The infrastructure question is key to Brazil’s success in hosting two such major events and ensuring that they leave a legacy for the country’s citizens. President Dilma Roussef recently endorsed a planned infrastructure spend of $66 billion, mainly allocated to road and rail systems, but with $10 billion aimed at information technology and communications.
reasons for optimism
Following this year’s economic slowdown in Brazil, there are green shoots appearing that ease any fears about the country’s long-term and sustainable attractiveness as an investment destination once again. Inflation dropped down below 6 per cent following corrective action taken by Brazil’s central bank.
At the same time, the country’s currency is growing stronger, meaning consumer goods, particularly those in-demand luxury brands from overseas, become cheaper and more affordable to Brazilians. By the end of August 2013 the Brazilian real had climbed almost 11 per cent up against the US dollar, giving a boost to domestic spending and the economy as a whole.
In addition to these financial forward steps, Brazil’s job market also kicked on in August 2013, with the country adding almost 128,000 new jobs – up markedly from the 41,000 created in July.
There are still barriers to overcome: Brazil needs to keep unemployment low and continue adding these new jobs to the economy at a rate of around 100,00o per month to continue the current upward trend.
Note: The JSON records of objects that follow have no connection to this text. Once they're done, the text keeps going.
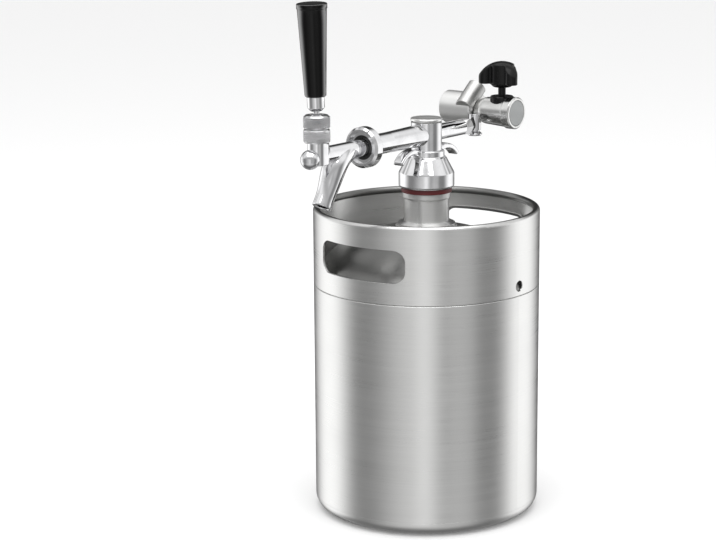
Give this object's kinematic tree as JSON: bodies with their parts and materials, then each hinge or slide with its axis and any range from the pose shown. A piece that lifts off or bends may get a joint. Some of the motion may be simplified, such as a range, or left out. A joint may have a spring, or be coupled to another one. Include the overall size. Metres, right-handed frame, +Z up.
{
  "type": "mini keg beer dispenser",
  "caption": "Small pressurised steel keg with a carrying ring, a clamped tap head with lever faucet and spout, and a gas regulator with a cartridge socket.",
  "frame": {"origin": "centre of the stand ring, on the keg's axis, in the plane it stands on", "axes": "+Z up along the keg's axis; -Y towards the spout and the user; +X to the user's right, where the regulator's flared housing points"},
  "size_m": [0.164, 0.2218, 0.38],
  "materials": {
    "keg_steel": "fine horizontal brushing",
    "neck_steel": "turned and polished",
    "tap_chrome": "polished plating",
    "knurl_chrome": "knurled, satin plating",
    "regulator_nickel": "satin nickel plating",
    "plug_satin": "bead blasted",
    "gasket_red": "dark red silicone",
    "seal_grey": "grey silicone",
    "seal_black": "black rubber",
    "handle_black": "gloss moulded",
    "knob_black": "smooth moulded",
    "inner_steel": "machined"
  },
  "bodies": {
    "keg": {"keg_body": "keg_steel", "keg_bottom": "keg_steel", "keg_dome": "keg_steel", "keg_neck": "neck_steel", "keg_skirt": "keg_steel", "neck_gasket": "gasket_red"},
    "neck_seal": {"post_seal": "seal_grey"},
    "tap_head": {"tap_post": "tap_chrome", "post_cap": "tap_chrome", "post_cap_seal": "seal_grey", "dip_tube": "inner_steel", "shank": "tap_chrome", "shank_flange": "tap_chrome", "coupling_seal": "seal_grey", "faucet_body": "tap_chrome", "faucet_nose": "knurl_chrome", "bonnet_base": "knurl_chrome", "bonnet_cap": "knurl_chrome", "gas_inlet": "tap_chrome", "gas_ring": "seal_black", "outlet_elbow": "tap_chrome", "relief_seat": "tap_chrome", "regulator_body": "regulator_nickel", "body_cap": "regulator_nickel", "housing_seal": "seal_black", "regulator_housing": "regulator_nickel", "housing_plug": "plug_satin", "cartridge_socket": "regulator_nickel", "piercing_pin": "inner_steel", "socket_seal": "seal_grey", "knob_collar": "knob_black", "pressure_piston": "inner_steel", "pressure_spring": "inner_steel"},
    "clamp_nut": {"wing_nut": "tap_chrome"},
    "handle": {"faucet_lever": "tap_chrome", "lever_ferrule": "tap_chrome", "tap_handle": "handle_black"},
    "plunger": {"faucet_plunger": "inner_steel", "plunger_washer": "seal_grey"},
    "faucet_nut": {"coupling_nut": "tap_chrome"},
    "gas_swivel": {"gas_nut": "tap_chrome"},
    "button": {"spring_button": "inner_steel"},
    "knob": {"adjusting_screw": "knob_black", "regulator_knob": "knob_black"},
    "relief": {"relief_cap": "tap_chrome"}
  },
  "joints": [
    {"name": "tap_swivel", "type": "hinge", "parent": "keg", "child": "neck_seal", "pos_m": [0, 0, 0.247], "axis": [0, 0, 1], "continuous": true},
    {"name": "tap_lift", "type": "slide", "parent": "neck_seal", "child": "tap_head", "axis": [0, 0, 1], "range_m": [0, 0.24]},
    {"name": "clamp_nut_turn", "type": "hinge", "parent": "tap_head", "child": "clamp_nut", "pos_m": [0, 0, 0.245], "axis": [0, 0, 1], "continuous": true},
    {"name": "handle_pull", "type": "hinge", "parent": "tap_head", "child": "handle", "pos_m": [0, -0.1225, 0.2999], "axis": [1, 0, 0], "range_deg": [0, 22]},
    {"name": "plunger_slide", "type": "slide", "parent": "tap_head", "child": "plunger", "axis": [0, 1, 0], "range_m": [0, 0.0095]},
    {"name": "faucet_nut_turn", "type": "hinge", "parent": "tap_head", "child": "faucet_nut", "pos_m": [0, -0.071, 0.2759], "axis": [0, 1, 0], "continuous": true},
    {"name": "gas_nut_turn", "type": "hinge", "parent": "tap_head", "child": "gas_swivel", "pos_m": [0, 0.046, 0.2759], "axis": [0, 1, 0], "continuous": true},
    {"name": "screw_travel", "type": "slide", "parent": "tap_head", "child": "button", "axis": [0, 0, 1], "range_m": [-0.0026, 0], "deforming": ["pressure_spring"]},
    {"name": "knob_turn", "type": "hinge", "parent": "button", "child": "knob", "pos_m": [0.0182, 0.068, 0.3], "axis": [0, 0, 1], "range_deg": [-900, 0]},
    {"name": "relief_pull", "type": "slide", "parent": "tap_head", "child": "relief", "axis": [0, 0, -1], "range_m": [0, 0.002], "stiffness_N_per_m": 600, "springref_m": -0.001}
  ],
  "couplings": [
    {"joint": "plunger_slide", "follows": "handle_pull", "m_per_rad": 0.02375},
    {"joint": "screw_travel", "follows": "knob_turn", "m_per_rad": 0.00015915}
  ]
}
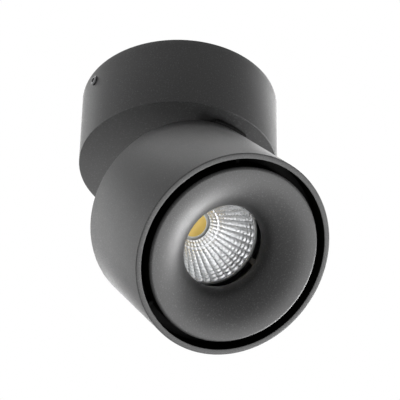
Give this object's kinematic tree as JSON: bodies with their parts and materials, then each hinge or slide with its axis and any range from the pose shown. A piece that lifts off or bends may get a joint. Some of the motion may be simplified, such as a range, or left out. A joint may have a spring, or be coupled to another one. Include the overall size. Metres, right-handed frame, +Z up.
{
  "type": "surface mounted ceiling spotlight",
  "caption": "Surface mounted ceiling spotlight: a round canopy with a swivelling, tilting cylindrical head, a deep trumpet-shaped anti-glare baffle and a fluted reflector.",
  "frame": {"origin": "middle of the ceiling face of the canopy, on the swivel axis, level with the ceiling; the light hangs below it", "axes": "+Z up into the ceiling along the swivel axis; X along the line of the two ceiling screw slots; Y along the line of the two canopy set screws; at rest the head is turned 8 degrees from +X and tilted 40 degrees"},
  "size_m": [0.1124, 0.091, 0.1311],
  "materials": {
    "charcoal_powder_coat": "fine textured matt powder coat on cast aluminium",
    "rear_powder_coat": "fine textured matt powder coat on aluminium sheet",
    "black_steel": "matt black coated steel",
    "zinc_plated_steel": "bright zinc plate",
    "black_oxide_screw": "black oxide",
    "brass_screw": "plain brass",
    "black_rubber": "matt",
    "white_plastic": "satin moulded",
    "circuit_board_green": "solder resist",
    "nylon": "natural nylon",
    "black_plastic": "matt",
    "sink_aluminium": "plain cast",
    "grey_pad": "soft silicone",
    "board_white": "white solder resist on an aluminium core",
    "phosphor_yellow": "silicone with phosphor",
    "holder_white": "satin moulded",
    "reflector_silver": "vacuum metallised, fluted"
  },
  "bodies": {
    "canopy": {"ceiling_plate": "zinc_plated_steel", "cable_grommet": "black_rubber", "canopy_shell": "charcoal_powder_coat", "canopy_set_screws": "black_oxide_screw", "driver_standoffs": "zinc_plated_steel", "driver_base": "white_plastic", "driver_board": "circuit_board_green", "driver_lid": "white_plastic", "driver_screws": "zinc_plated_steel", "terminal_block": "white_plastic", "terminal_clamp_screws": "brass_screw", "terminal_fixing_screws": "zinc_plated_steel", "earth_screw": "brass_screw", "swivel_stop_pin": "zinc_plated_steel", "slip_washer_lower": "nylon", "slip_washer_upper": "nylon"},
    "swivel_arm": {"hinge_bracket": "black_steel", "swivel_spindle": "zinc_plated_steel", "stop_washer": "zinc_plated_steel", "wave_washer": "zinc_plated_steel", "swivel_nut": "zinc_plated_steel"},
    "head": {"head_housing": "charcoal_powder_coat", "hinge_pin": "black_oxide_screw", "hinge_washers": "black_oxide_screw", "hinge_lock_nut": "black_oxide_screw", "heat_sink": "sink_aluminium", "heat_sink_screws": "zinc_plated_steel", "rear_cover": "rear_powder_coat", "rear_cover_screws": "black_oxide_screw", "lead_grommet": "black_rubber", "thermal_pad": "grey_pad", "led_board": "board_white", "led_emitter": "phosphor_yellow", "led_holder": "holder_white", "led_holder_screws": "zinc_plated_steel", "reflector": "reflector_silver", "baffle": "charcoal_powder_coat", "spacer_ring": "black_plastic"}
  },
  "joints": [
    {"name": "swivel", "type": "hinge", "parent": "canopy", "child": "swivel_arm", "pos_m": [0, 0, -0.035], "axis": [0, 0, 1], "range_deg": [-170, 170]},
    {"name": "tilt", "type": "hinge", "parent": "swivel_arm", "child": "head", "pos_m": [0.03436, 0.00483, -0.0464], "axis": [0.1392, -0.9903, 0], "range_deg": [-40, 50]}
  ]
}
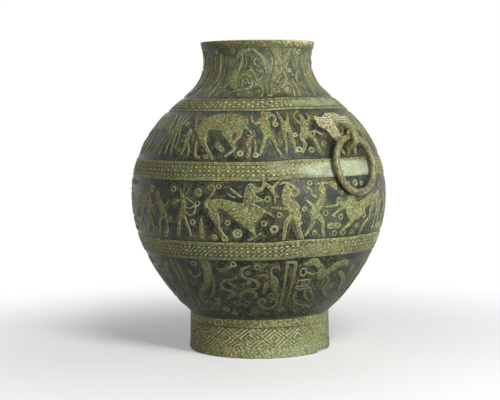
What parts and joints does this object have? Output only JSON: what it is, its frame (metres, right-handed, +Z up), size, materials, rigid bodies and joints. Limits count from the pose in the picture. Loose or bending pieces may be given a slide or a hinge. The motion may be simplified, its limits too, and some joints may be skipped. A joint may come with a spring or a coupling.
{
  "type": "bronze hu vase",
  "caption": "Round-bellied bronze hu vase on a tall foot, with cast mask lugs on its shoulders that each hold a loose swinging ring handle.",
  "frame": {"origin": "middle of the foot's underside, on the surface that the vase stands on", "axes": "+Z up along the vase's axis; the two lugs and rings lie on +X and -X; -Y is a side between the lugs"},
  "size_m": [0.3158, 0.2991, 0.36],
  "materials": {
    "patinated_bronze": "dark patinated bronze with green and khaki raised relief, semi-gloss ground",
    "lug_bronze": "granular olive-brown patinated bronze",
    "ring_bronze": "smooth handled bronze, olive brown with worn highlights"
  },
  "bodies": {
    "vase": {"vase_body": "patinated_bronze", "mask_lug_right": "lug_bronze", "mask_lug_left": "lug_bronze"},
    "ring_right": {"ring_handle_right": "ring_bronze"},
    "ring_left": {"ring_handle_left": "ring_bronze"}
  },
  "joints": [
    {"name": "ring_right_swing", "type": "hinge", "parent": "vase", "child": "ring_right", "pos_m": [0.14036, 0, 0.2505], "axis": [0, -1, 0], "range_deg": [0, 205]},
    {"name": "ring_left_swing", "type": "hinge", "parent": "vase", "child": "ring_left", "pos_m": [-0.14036, 0, 0.2505], "axis": [0, 1, 0], "range_deg": [0, 205]}
  ]
}
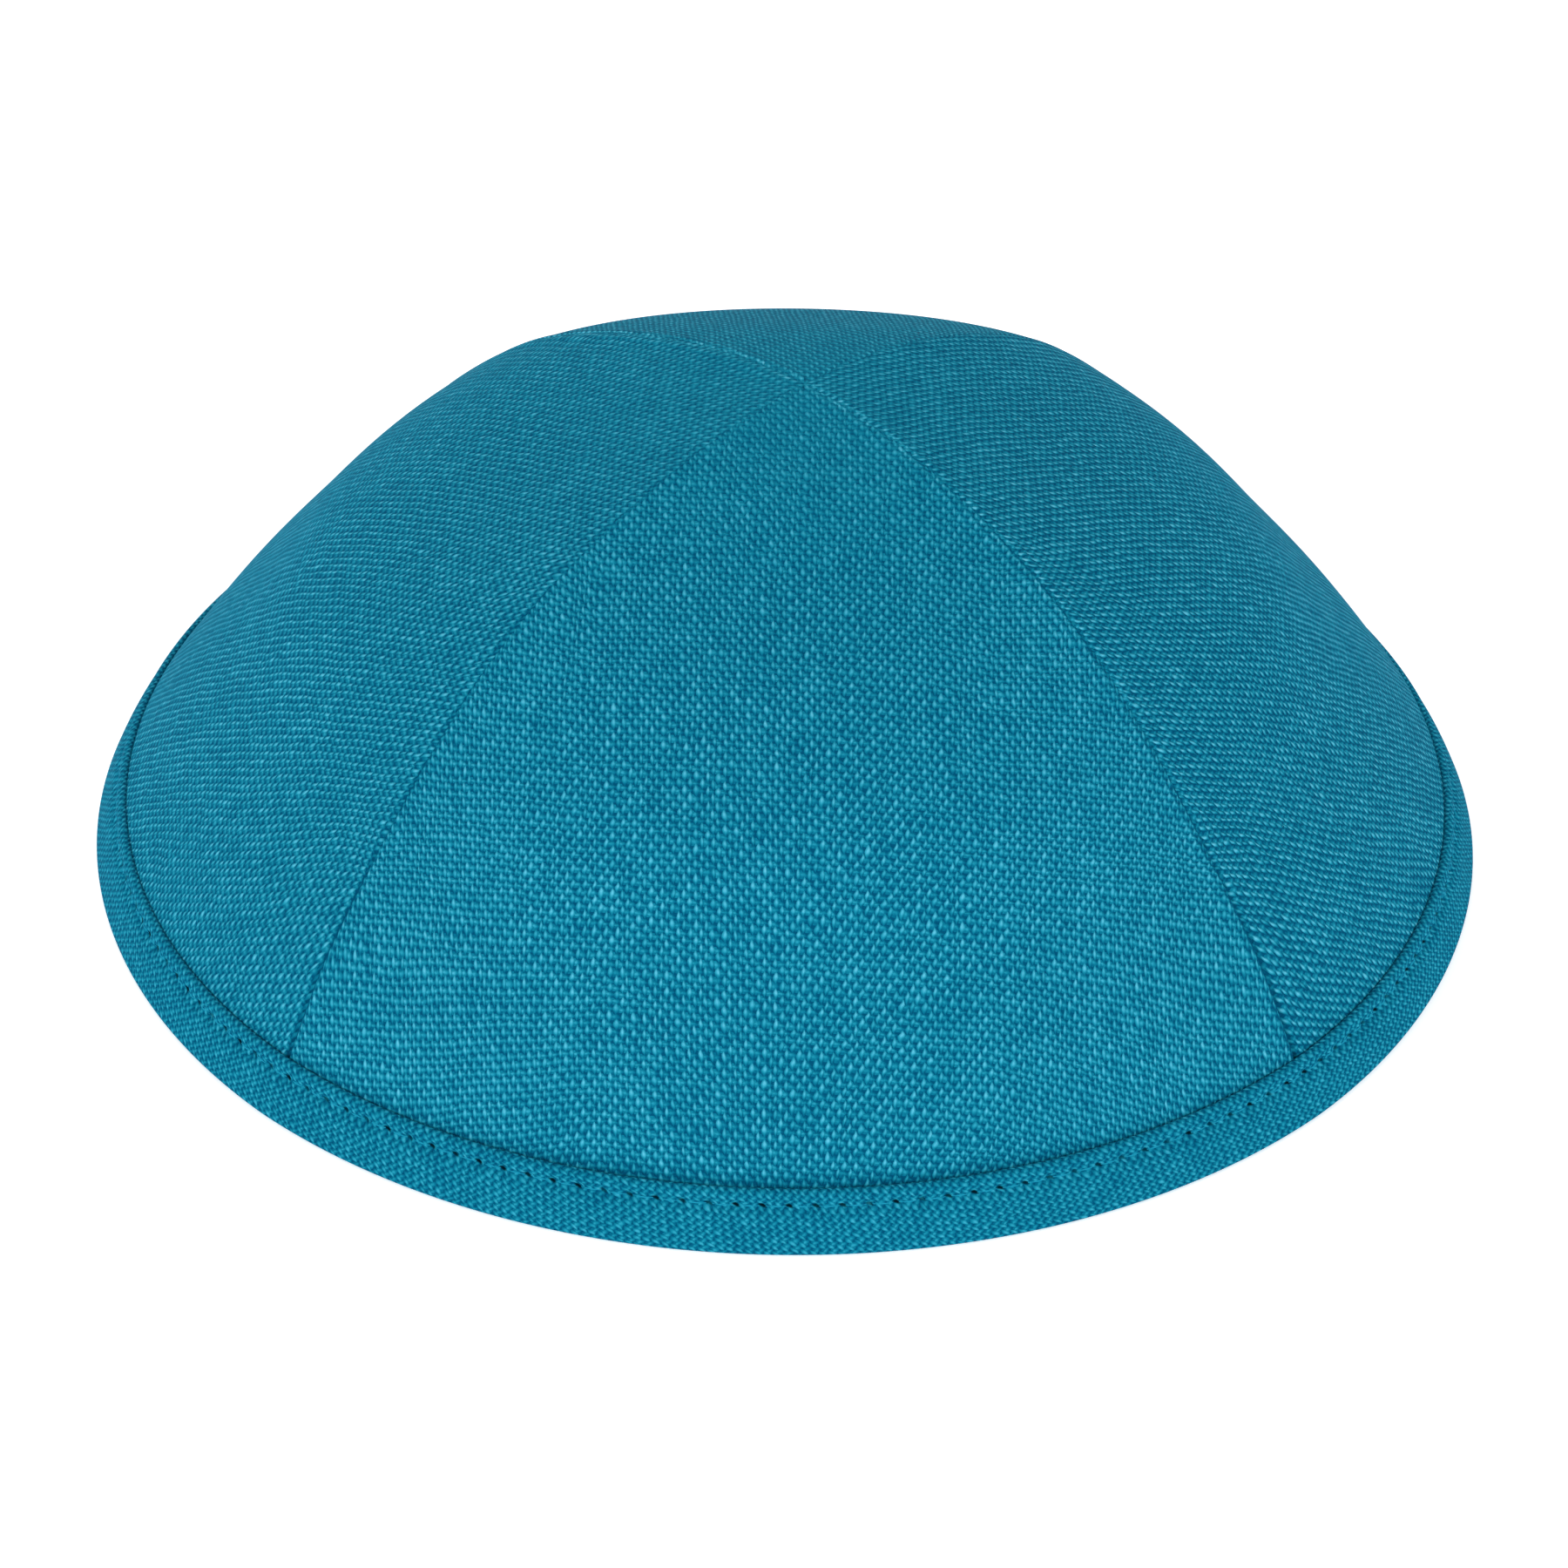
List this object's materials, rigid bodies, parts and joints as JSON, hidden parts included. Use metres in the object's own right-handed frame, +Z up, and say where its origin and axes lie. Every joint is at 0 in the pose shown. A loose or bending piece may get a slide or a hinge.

Inflation is another vital factor and must continue on its downward trajectory. But these targets are, according to Brazil’s central bank, achievable and will help boost the country’s attractiveness as both a manufacturing destination and, with the two massive global sporting events on the horizon, a location for sustained inward investment.
How do you think Brazil will fare with the World Cup and Olympics? Will it be able to make the most out of being in the global spotlight and will it manage to complete all the infrastructure in time?